Star Trek can do romance well, like using the love between a husband and wife to construct a powerful backstory for Benjamin Sisko on Deep Space Nine. But nowhere has romance been as important to the plot as in the first Star Trek movie where V’Ger turns out to be a Voyager probe that landed on a planet of sentient machines that fixed it all up and sent it back to its “Creator,” which is where the romance part comes in.

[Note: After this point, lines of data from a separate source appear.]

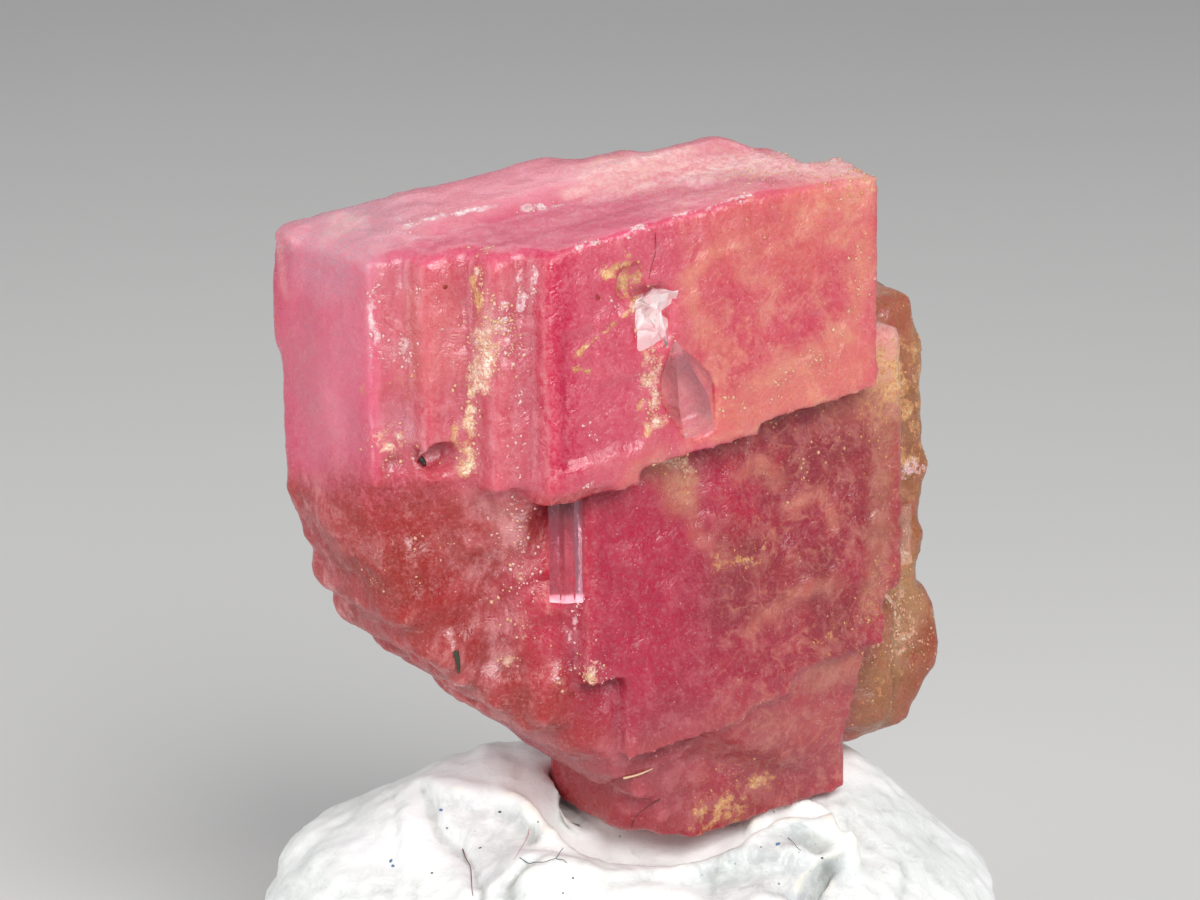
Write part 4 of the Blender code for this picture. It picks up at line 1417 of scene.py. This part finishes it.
def lay_floor():
    bpy.ops.mesh.primitive_plane_add(size=FLOOR_SIZE, location=FLOOR_PLACE)
    floor = bpy.context.object
    floor.name = "floor"
    n = Nodes("floor")
    n.set(Base_Color=n.mix(n.noise(n.position(), 0.02, 3.0), *FLOOR_TINTS), Roughness=0.7)
    floor.data.materials.append(n.material)
    floor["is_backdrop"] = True


def light_scene():
    for name, place, size, energy in LAMPS:
        lamp = bpy.data.lights.new(name, "AREA")
        lamp.shape = "DISK"
        lamp.size = size * MM
        lamp.energy = energy
        holder = link(name, lamp)
        holder.location = Vector(place) * MM
        holder.rotation_euler = (LAMP_TARGET - Vector(place)).to_track_quat("-Z", "Y").to_euler()
    world = bpy.data.worlds.new("studio")
    world.use_nodes = True
    backdrop = world.node_tree.nodes["Background"]
    backdrop.inputs["Color"].default_value = SKY_COLOUR
    backdrop.inputs["Strength"].default_value = SKY_STRENGTH
    bpy.context.scene.world = world
    bpy.context.scene.view_settings.view_transform = "Standard"


def place_camera():
    camera = bpy.data.cameras.new("camera")
    camera.sensor_width = SENSOR_WIDTH
    camera.lens = camera.sensor_width * VIEW_DISTANCE / VIEW_WIDTH
    camera.clip_start, camera.clip_end = CAMERA_CLIP
    holder = link("camera", camera)
    holder.location = (VIEW_CENTRE - VIEW_AHEAD * VIEW_DISTANCE) * MM
    holder.rotation_euler = VIEW_AHEAD.to_track_quat("-Z", "Y").to_euler()
    bpy.context.scene.camera = holder


# ---------------- build

def main():
    lay_floor()
    light_scene()
    place_camera()
    chance = random.Random(RANDOM_SEED)
    crystal = crystal_piece(chance)
    grains = grains_piece(crystal, chance)
    putty = putty_piece()
    for node, colour, veil_and_lit_colour, clearness, highlight_foot_level, growth, broken in QUARTZ:
        finish = quartz_material(node, colour, veil_and_lit_colour, clearness, highlight_foot_level)
        quartz_piece(node, finish, growth, broken)
    fibres_and_specks(surface_tree(crystal, putty), chance)
    finish_piece(crystal, rhodochrosite_material(), "rose_rhodochrosite", "rhodochrosite_crystal")
    finish_piece(grains, grains_material(), "rose_rhodochrosite")
    finish_piece(putty, putty_material(), "white_putty", "mounting_putty")


main()

[[list(corner) for corner in box] for box in (CAD_BOX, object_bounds())]
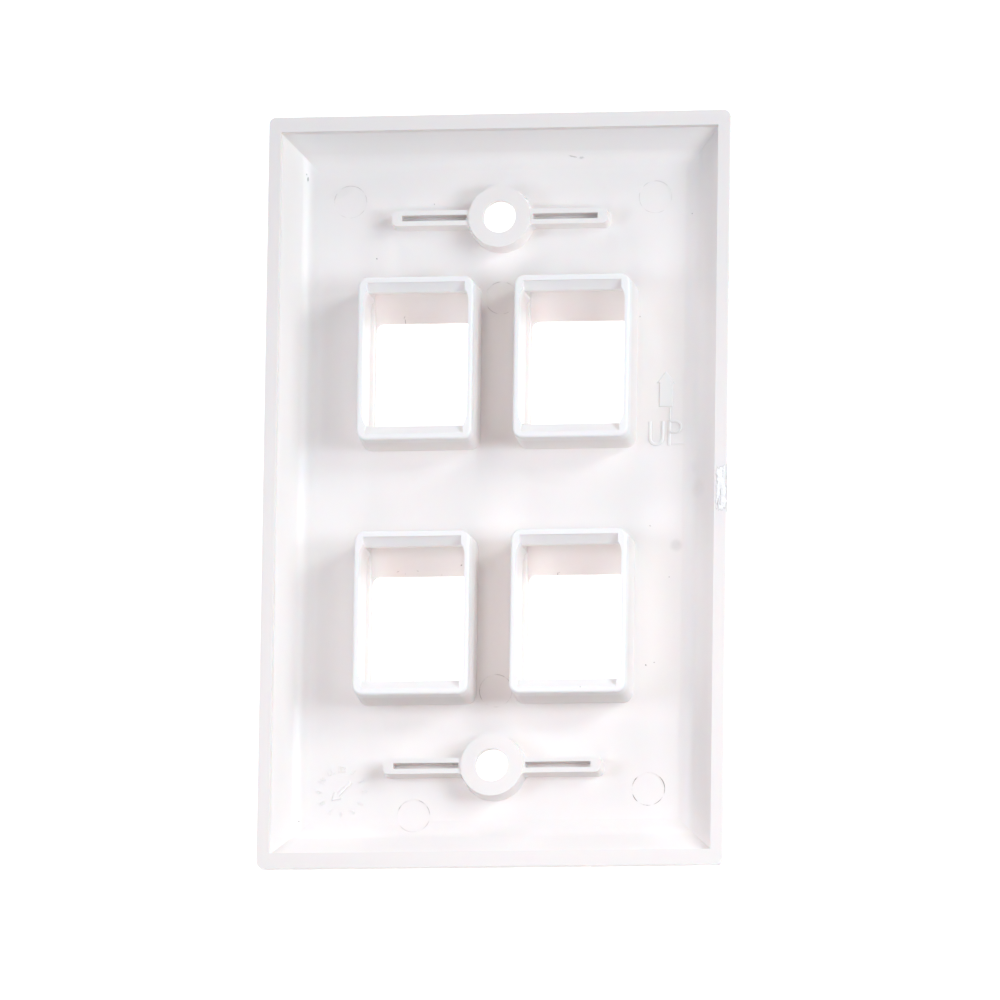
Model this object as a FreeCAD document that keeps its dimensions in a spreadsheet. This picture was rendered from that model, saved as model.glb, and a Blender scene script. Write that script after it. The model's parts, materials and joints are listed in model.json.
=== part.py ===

In order to communicate with the crew of the Enterprise, V’Ger creates a humanoid probe based on the brain patterns of Starfleet officer Ilia (Persis Khambatta). She and the original captain of the Enterprise whom Kirk replaced—the very capable Will Decker (Stephen Collins)—have an entire thing going on throughout the movie. Their history is summed up in a few sentences but the little smiles they give each other, his screams when Ilia is “killed” and brought back in machine form, or him reaching out to the probe’s human side all point to a powerful connection between the characters. In the end, Decker sacrifices himself to merge with V’Ger, allowing it to become one with its Creator and spare Earth. The scene can be celebrated as a supreme act of bravery and a desire to be with the one you love by any means necessary but there was much more to it.

V'Ger’s NEED to merge with its Creator started out as an over-interpretation of the probe’s programming directive to collect data and send it back to Earth. After it developed consciousness and collected all possible kinds of physical data, it needed more. It needed to know if there was more to existence. It needed to believe in other dimensions or higher levels of consciousness, which cannot be proven logically. But they can be imagined. For all its mechanical perfection, V’Ger and the living machines are “barren” because they cannot imagine. In order to be more, they need the power of illogical human imagination, which is what Decker gives them.

Star Trek has long celebrated technology as a path to humanity being our highest selves but always emphasized that we shouldn’t lose what makes us special in the process: our ability to turn our greatest weaknesses into our greatest strengths. And that’s the movie in a nutshell: a challenging, beautiful ode to the core tenets of Star Trek for the last 45 years.